Organizational changes such as these can be simple and straightforward.

More often, however, they are involved and complex. 

Adopting new enterprise digital tools, for instance, may entail several other business changes, such as cultural changes, employee training, and so forth.

As with behavioral management, organizational change specialists follow specific methods. 

There are a few similarities between the two approaches.

As we saw, organizational behavior management focuses on behavioral change.

Change management, though, focuses on influencing employees. The reason is simple: employee support is vital to the success of any change project. 

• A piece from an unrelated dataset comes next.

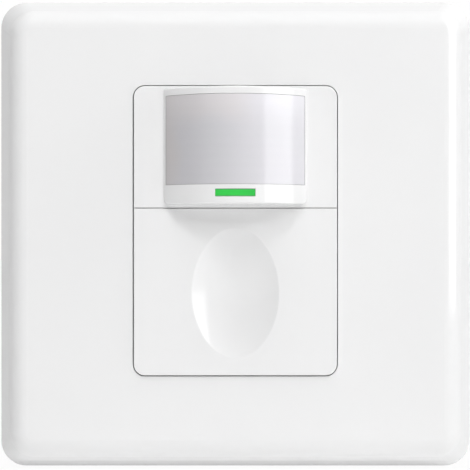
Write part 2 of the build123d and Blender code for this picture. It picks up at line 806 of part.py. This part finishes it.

Here are some common steps included in many change management frameworks:

  • Creating awareness and a sense of urgency around the need for change. First and foremost, workers must understand why they are being asked to change. They must also understand why the change is important and urgent.
  • Building skills, knowledge, and abilities. Many change programs require new skills, workflows, or processes. Training employees is essential in order to maximize their productivity.
  • Motivating employees – and sustaining that motivation. Employees’ motivation levels impact their performance and productivity. Unless you sustain motivation, they will become fatigued or even resistant.
  • Execution. Change projects will include milestones, goals, deadlines, and targets. During this stage, managers will ensure that the project stays organized and on track.
  • Instituting and reinforcing that change. Finally, change must be reinforced and instituted. Otherwise people may slip back into old habits and procedures. This stage can involve extra training, communication, recognition, and so on.

Clearly, there are a few similarities between this approach and the organizational behavior management approach.

That is, both disciplines aim to achieve a type of business change.

However, as we’ve seen, they both have different areas of focus.

Organizational behavior management focuses on achieving results through behavioral change.

Organizational change management focuses on achieving results through changes to the organization itself – strategies, procedures, tools, and people.